Problem statement.
Copy out each line exactly as it appears.

________

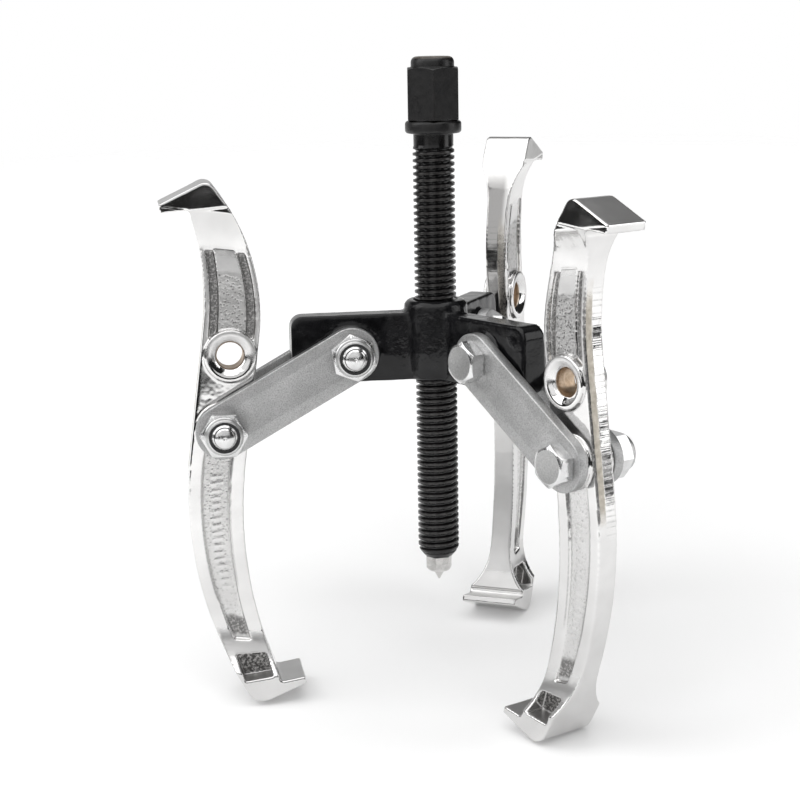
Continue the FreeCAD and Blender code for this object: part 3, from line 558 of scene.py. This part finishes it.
def drive_rows(angles):
    """The chamfered hexagon of the drive, and the rounded crown above it."""
    side = hexagon_radius(DRIVE_ACROSS_FLATS, angles, DRIVE_CORNER_ANGLE)
    flat = DRIVE_ACROSS_FLATS / 2
    chamfered_top = DRIVE_TOP - chamfer_depth(side, flat)
    rows = [
        (np.minimum(side, COLLAR_RADIUS - 1.3), COLLAR_TOP + 0.05),
        (side, COLLAR_TOP + 0.4),
        (side, COLLAR_TOP + 0.9),
        (side, chamfered_top - 0.6),
        (side, chamfered_top - 0.15),
        (side - 0.2, chamfered_top),
        (flat - 0.35, DRIVE_TOP),
        (CROWN_RADIUS + 0.3, DRIVE_TOP),
        (CROWN_RADIUS, DRIVE_TOP + 0.3),
    ]
    rows += arc_rows(CROWN_RADIUS - CROWN_ROUNDING, CROWN_TOP - CROWN_ROUNDING, CROWN_ROUNDING,
                     0, 90, 5)
    return rows + [(CROWN_RADIUS - 3.0, CROWN_TOP)]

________

Full answer.
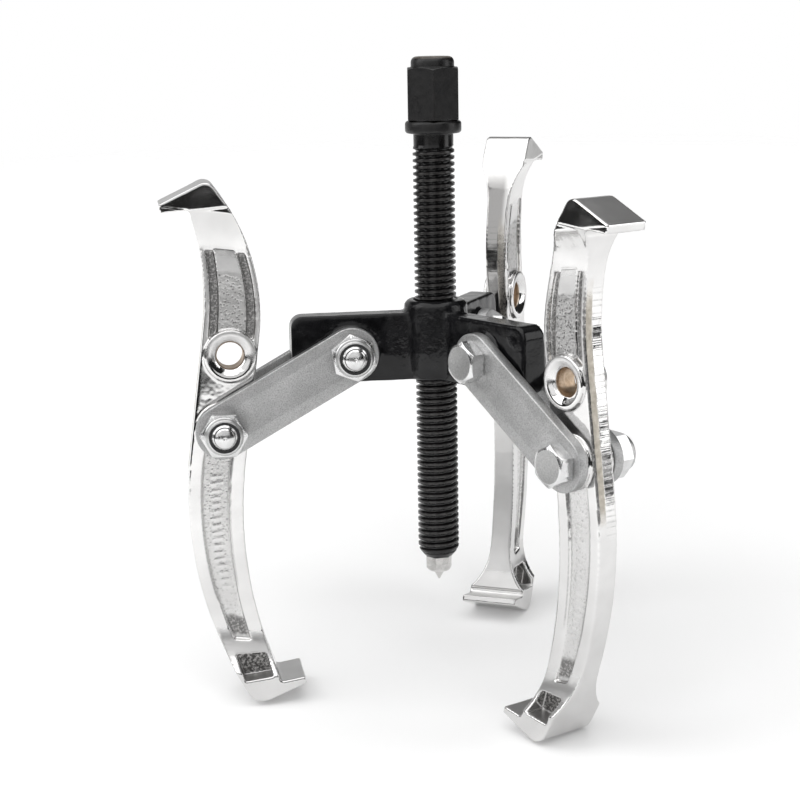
Continue the FreeCAD and Blender code for this object: part 3, from line 558 of scene.py. This part finishes it.
def drive_rows(angles):
    """The chamfered hexagon of the drive, and the rounded crown above it."""
    side = hexagon_radius(DRIVE_ACROSS_FLATS, angles, DRIVE_CORNER_ANGLE)
    flat = DRIVE_ACROSS_FLATS / 2
    chamfered_top = DRIVE_TOP - chamfer_depth(side, flat)
    rows = [
        (np.minimum(side, COLLAR_RADIUS - 1.3), COLLAR_TOP + 0.05),
        (side, COLLAR_TOP + 0.4),
        (side, COLLAR_TOP + 0.9),
        (side, chamfered_top - 0.6),
        (side, chamfered_top - 0.15),
        (side - 0.2, chamfered_top),
        (flat - 0.35, DRIVE_TOP),
        (CROWN_RADIUS + 0.3, DRIVE_TOP),
        (CROWN_RADIUS, DRIVE_TOP + 0.3),
    ]
    rows += arc_rows(CROWN_RADIUS - CROWN_ROUNDING, CROWN_TOP - CROWN_ROUNDING, CROWN_ROUNDING,
                     0, 90, 5)
    return rows + [(CROWN_RADIUS - 3.0, CROWN_TOP)]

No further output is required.